Look up the named Unicode encoding. May fail with
The set of known encodings is system-dependent, but includes at least:
UTF-8
- UTF-16, UTF-16BE, UTF-16LE
- UTF-32, UTF-32BE, UTF-32LE
There is additional notation (borrowed from GNU iconv) for specifying
how illegal characters are handled:
- a suffix of //IGNORE, e.g. UTF-8//IGNORE, will
cause all illegal sequences on input to be ignored, and on output will
drop all code points that have no representation in the target
encoding.
- a suffix of //TRANSLIT will choose a replacement
character for illegal sequences or code points.
- a suffix of //ROUNDTRIP will use a PEP383-style escape
mechanism to represent any invalid bytes in the input as Unicode
codepoints (specifically, as lone surrogates, which are normally
invalid in UTF-32). Upon output, these special codepoints are detected
and turned back into the corresponding original byte.
In theory, this mechanism allows arbitrary data to be roundtripped via
a
String with no loss of data. In practice, there are two
limitations to be aware of:
- This only stands a chance of working for an encoding which is an
ASCII superset, as for security reasons we refuse to escape any bytes
smaller than 128. Many encodings of interest are ASCII supersets (in
particular, you can assume that the locale encoding is an ASCII
superset) but many (such as UTF-16) are not.
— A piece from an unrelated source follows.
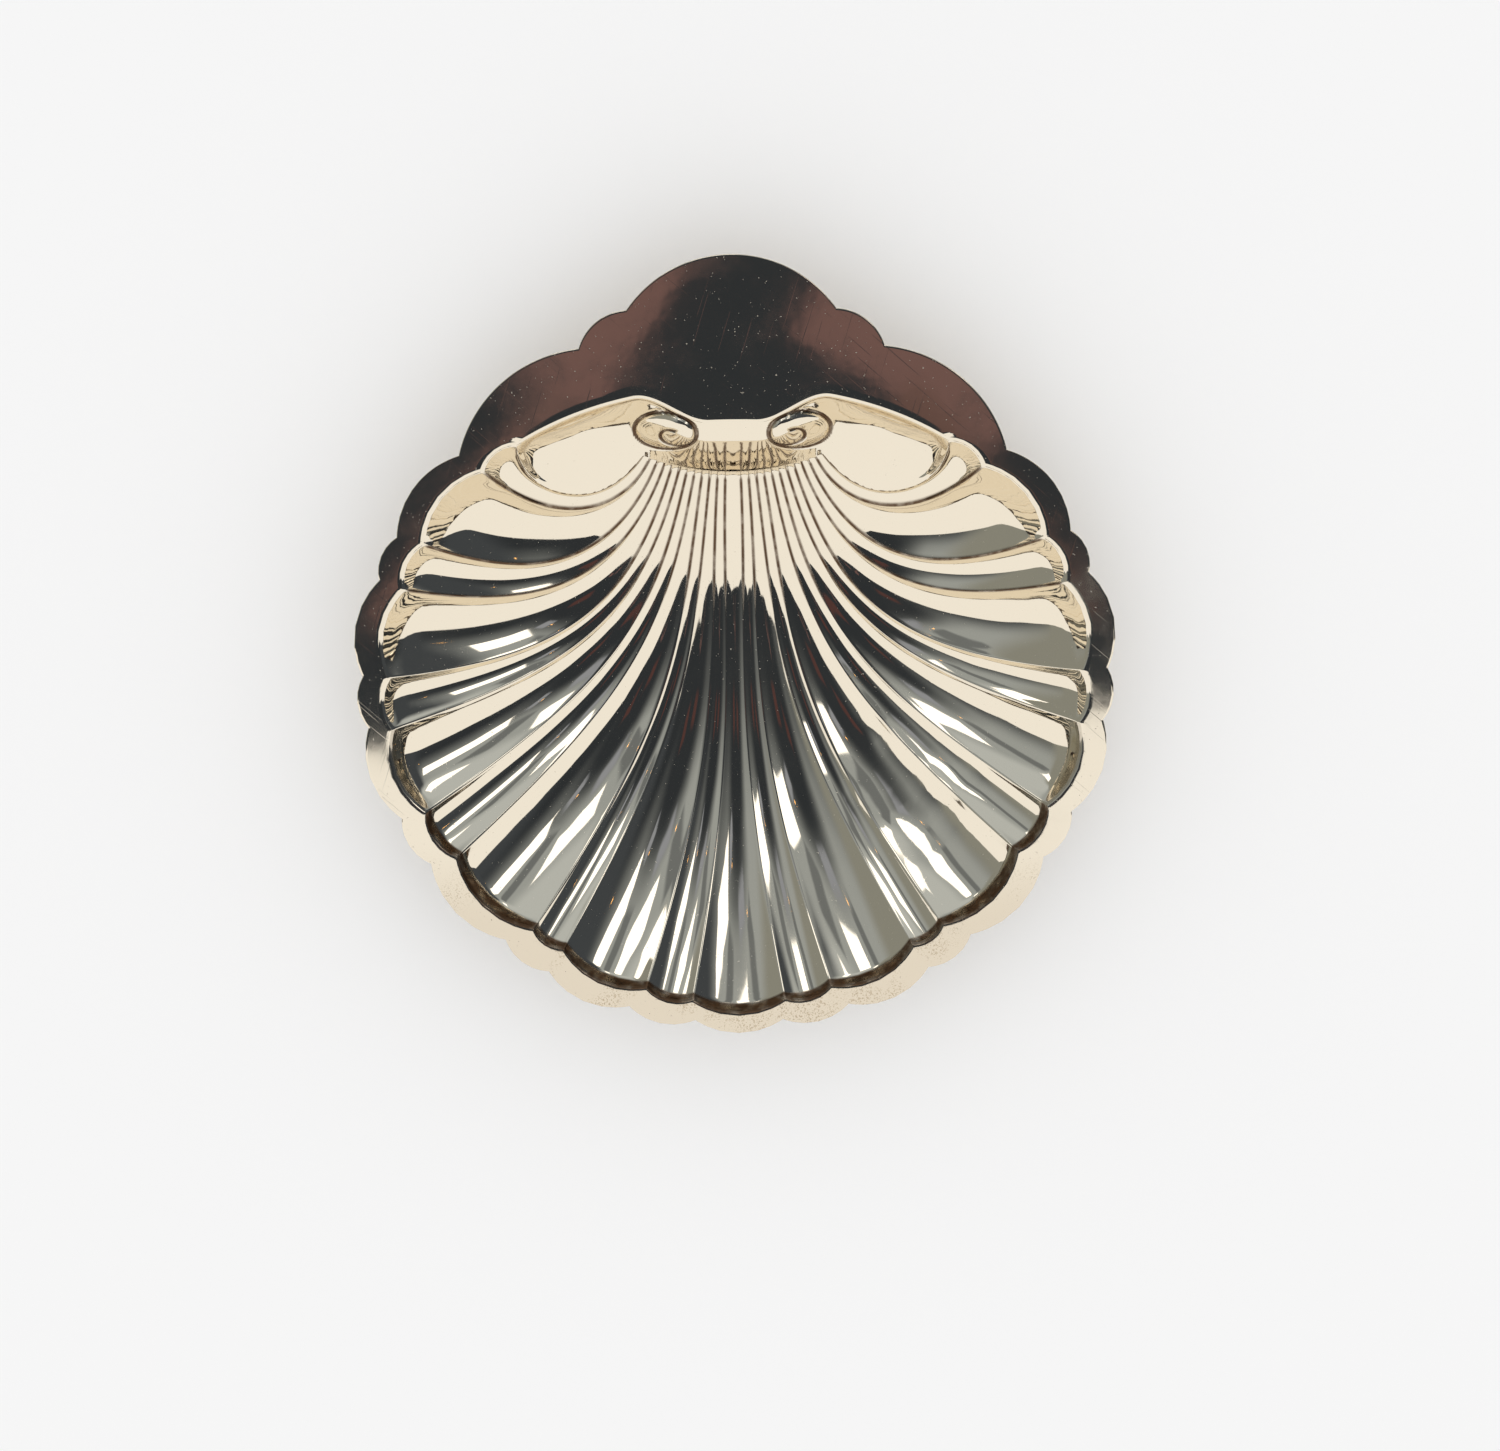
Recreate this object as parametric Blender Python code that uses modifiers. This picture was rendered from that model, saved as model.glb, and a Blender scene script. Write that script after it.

- If the underlying encoding is not itself roundtrippable, this
mechanism can fail. Roundtrippable encodings are those which have an
injective mapping into Unicode. Almost all encodings meet this
criterion, but some do not. Notably, Shift-JIS (CP932) and Big5
contain several different encodings of the same Unicode
codepoint.
On Windows, you can access supported code pages with the prefix
CP; for example,
"CP1250".